Requirements — Copy each line exactly. Leave nothing out.

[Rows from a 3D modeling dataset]
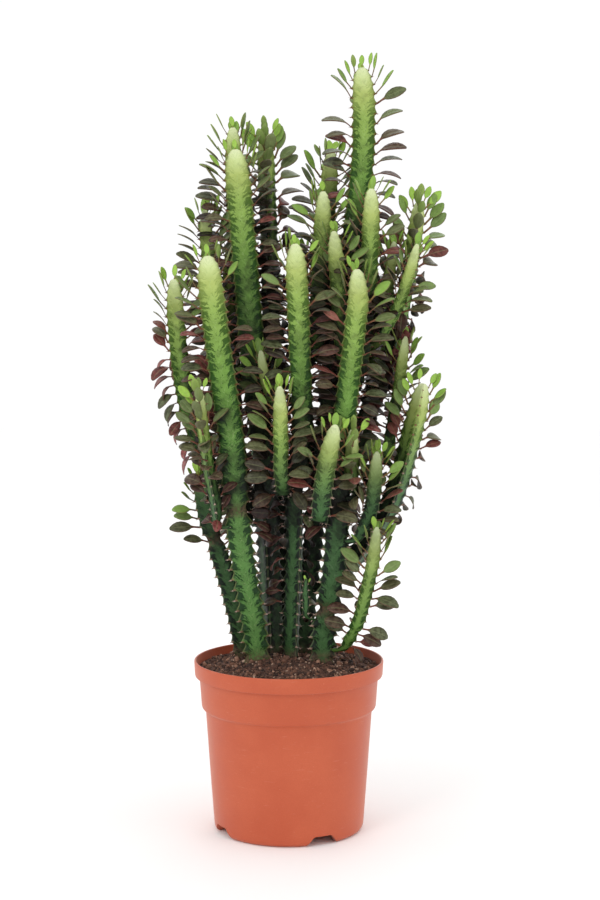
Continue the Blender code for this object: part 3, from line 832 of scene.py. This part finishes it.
def midline(leaf):
    """Points along the middle of a leaf, to test whether it has room."""
    points = [v.co for v in leaf.data.vertices]
    chosen = []
    for reach in (0.3 * LEAF_LENGTH, 0.55 * LEAF_LENGTH, 0.8 * LEAF_LENGTH, LEAF_LENGTH):
        near = sorted(points, key=lambda p: abs((p - points[0]).length - reach))[:4]
        chosen.append(sum(near, Vector()) / len(near))
    return chosen


def grow_leaves(spine, forms, midlines, obstacles, material):
    """The leaf rows of one stem, as one mesh."""
    rng = random.Random(sum(map(ord, spine.name)))
    grown = {name: [] for name in forms}
    values = {name: [] for name in forms}
    count = 0
    leafy = LOW_STEMS.get(spine.name, min(LEAFY_LENGTH, spine.length * 0.92))
    inner = spine.name in INNER_STEMS
    for place, outward, along, from_tip in teeth_of(spine):
        lowest = LOWEST_INNER_LEAF if inner and outward.y > -0.35 else LOWEST_LEAF
        if (from_tip > leafy and not inner) or (place.z < lowest and spine.name not in LOW_STEMS):
            continue
        thinning = 0.0 if inner or place.y > REAR_FROM else LEAF_THINNING
        missing = LEAF_MISSING + thinning * min(1.0, from_tip / leafy) ** 3
        if rng.random() < (missing if from_tip > 0.03 else CROWN_MISSING):
            continue
        if spine.name in BARE_FRONT and outward.y < -0.75:
            continue
        form, lift, length = leaf_shape(from_tip, rng)
        if spine.name in RED_LEAVED and from_tip > DROOP_FROM:
            form, lift = rng.choice(("hanging", "hanging", "curled")), lift - 18
        length *= LEAF_SIZES.get(spine.name, REAR_LEAF_SIZE if place.y > REAR_FROM else 1.0)
        facing = (outward.cross(along)).dot(Vector((0, -1, 0)))
        yaw, roll = rng.gauss(0, 14), rng.gauss(TOWARDS_LIGHT * facing, 15)
        foot = place - outward * 0.8 * MM
        for _ in range(LEAF_TRIES):
            matrix = leaf_matrix(foot, outward, along, lift, yaw, roll, length)
            if not blocked(matrix, outward, obstacles, midlines[form]):
                grown[form].append(matrix)
                share = RED_LEAVED.get(spine.name, RED_ELSEWHERE)
                red = rng.random() < share and from_tip > RED_FROM
                values[form].append((from_tip, rng.random(), 1.0 if red else 0.0, count))
                count += 1
                break
            lift = lift - 26 if form in ("hanging", "curled") else lift + 22
            yaw += rng.choice((-30, 30))
            length *= 0.86
    made = []
    for form, matrices in grown.items():
        if not matrices:
            continue
        ages, tints, reds, marks = zip(*values[form])
        made.append(repeat_mesh("leaves", forms[form], matrices, {
            "leaf_age": ages, "leaf_tint": tints, "leaf_red": reds, "leaf_number": marks}))
    if not made:
        return None
    leaves = join(*made)
    leaves.name = "leaves_" + spine.name
    leaves.data.name = leaves.name
    tuft = "leaf_tuft_" + spine.name
    finish_piece(leaves, material, "leaf", *([tuft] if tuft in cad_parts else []))
    return leaves


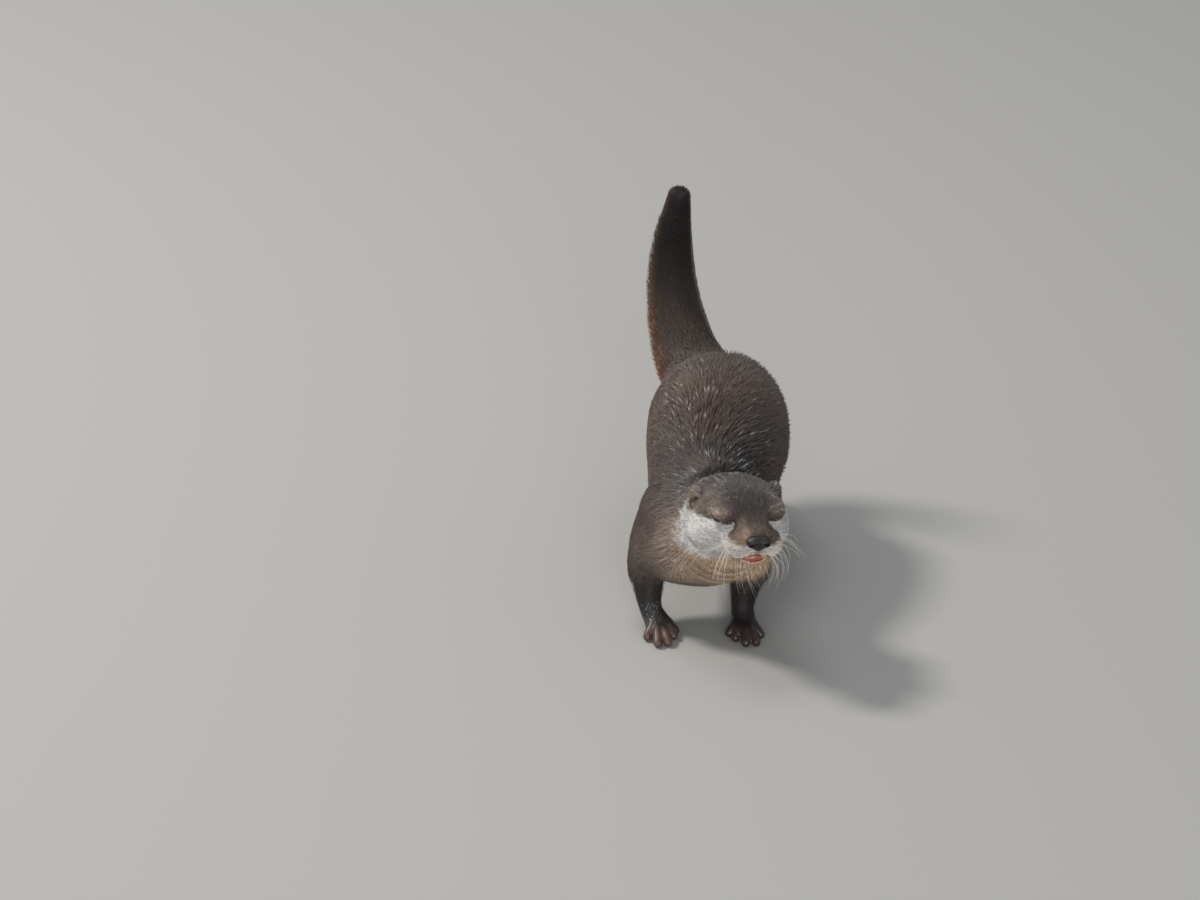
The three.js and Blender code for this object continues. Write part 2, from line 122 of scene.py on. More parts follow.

Expected answer —
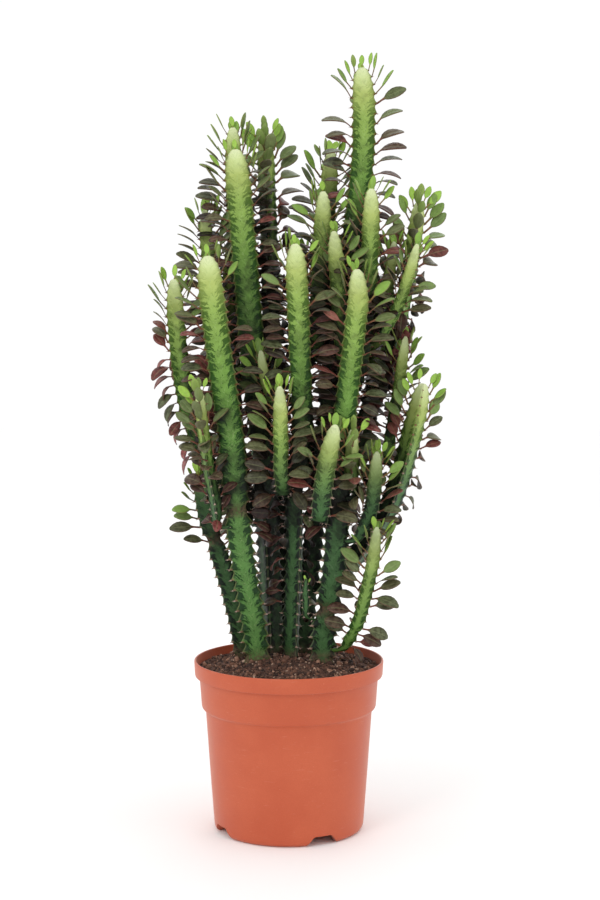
Continue the Blender code for this object: part 3, from line 832 of scene.py. This part finishes it.
def midline(leaf):
    """Points along the middle of a leaf, to test whether it has room."""
    points = [v.co for v in leaf.data.vertices]
    chosen = []
    for reach in (0.3 * LEAF_LENGTH, 0.55 * LEAF_LENGTH, 0.8 * LEAF_LENGTH, LEAF_LENGTH):
        near = sorted(points, key=lambda p: abs((p - points[0]).length - reach))[:4]
        chosen.append(sum(near, Vector()) / len(near))
    return chosen


def grow_leaves(spine, forms, midlines, obstacles, material):
    """The leaf rows of one stem, as one mesh."""
    rng = random.Random(sum(map(ord, spine.name)))
    grown = {name: [] for name in forms}
    values = {name: [] for name in forms}
    count = 0
    leafy = LOW_STEMS.get(spine.name, min(LEAFY_LENGTH, spine.length * 0.92))
    inner = spine.name in INNER_STEMS
    for place, outward, along, from_tip in teeth_of(spine):
        lowest = LOWEST_INNER_LEAF if inner and outward.y > -0.35 else LOWEST_LEAF
        if (from_tip > leafy and not inner) or (place.z < lowest and spine.name not in LOW_STEMS):
            continue
        thinning = 0.0 if inner or place.y > REAR_FROM else LEAF_THINNING
        missing = LEAF_MISSING + thinning * min(1.0, from_tip / leafy) ** 3
        if rng.random() < (missing if from_tip > 0.03 else CROWN_MISSING):
            continue
        if spine.name in BARE_FRONT and outward.y < -0.75:
            continue
        form, lift, length = leaf_shape(from_tip, rng)
        if spine.name in RED_LEAVED and from_tip > DROOP_FROM:
            form, lift = rng.choice(("hanging", "hanging", "curled")), lift - 18
        length *= LEAF_SIZES.get(spine.name, REAR_LEAF_SIZE if place.y > REAR_FROM else 1.0)
        facing = (outward.cross(along)).dot(Vector((0, -1, 0)))
        yaw, roll = rng.gauss(0, 14), rng.gauss(TOWARDS_LIGHT * facing, 15)
        foot = place - outward * 0.8 * MM
        for _ in range(LEAF_TRIES):
            matrix = leaf_matrix(foot, outward, along, lift, yaw, roll, length)
            if not blocked(matrix, outward, obstacles, midlines[form]):
                grown[form].append(matrix)
                share = RED_LEAVED.get(spine.name, RED_ELSEWHERE)
                red = rng.random() < share and from_tip > RED_FROM
                values[form].append((from_tip, rng.random(), 1.0 if red else 0.0, count))
                count += 1
                break
            lift = lift - 26 if form in ("hanging", "curled") else lift + 22
            yaw += rng.choice((-30, 30))
            length *= 0.86
    made = []
    for form, matrices in grown.items():
        if not matrices:
            continue
        ages, tints, reds, marks = zip(*values[form])
        made.append(repeat_mesh("leaves", forms[form], matrices, {
            "leaf_age": ages, "leaf_tint": tints, "leaf_red": reds, "leaf_number": marks}))
    if not made:
        return None
    leaves = join(*made)
    leaves.name = "leaves_" + spine.name
    leaves.data.name = leaves.name
    tuft = "leaf_tuft_" + spine.name
    finish_piece(leaves, material, "leaf", *([tuft] if tuft in cad_parts else []))
    return leaves


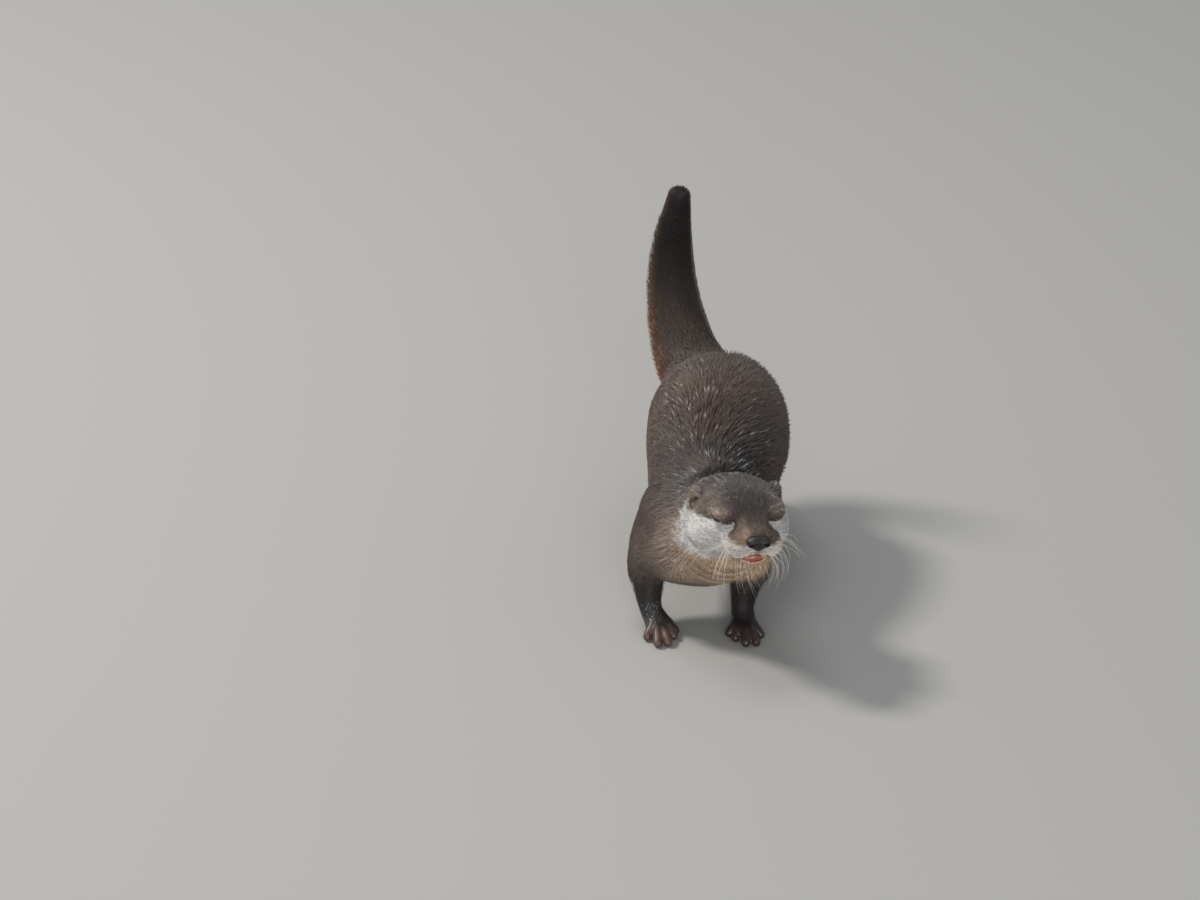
The three.js and Blender code for this object continues. Write part 2, from line 122 of scene.py on. More parts follow.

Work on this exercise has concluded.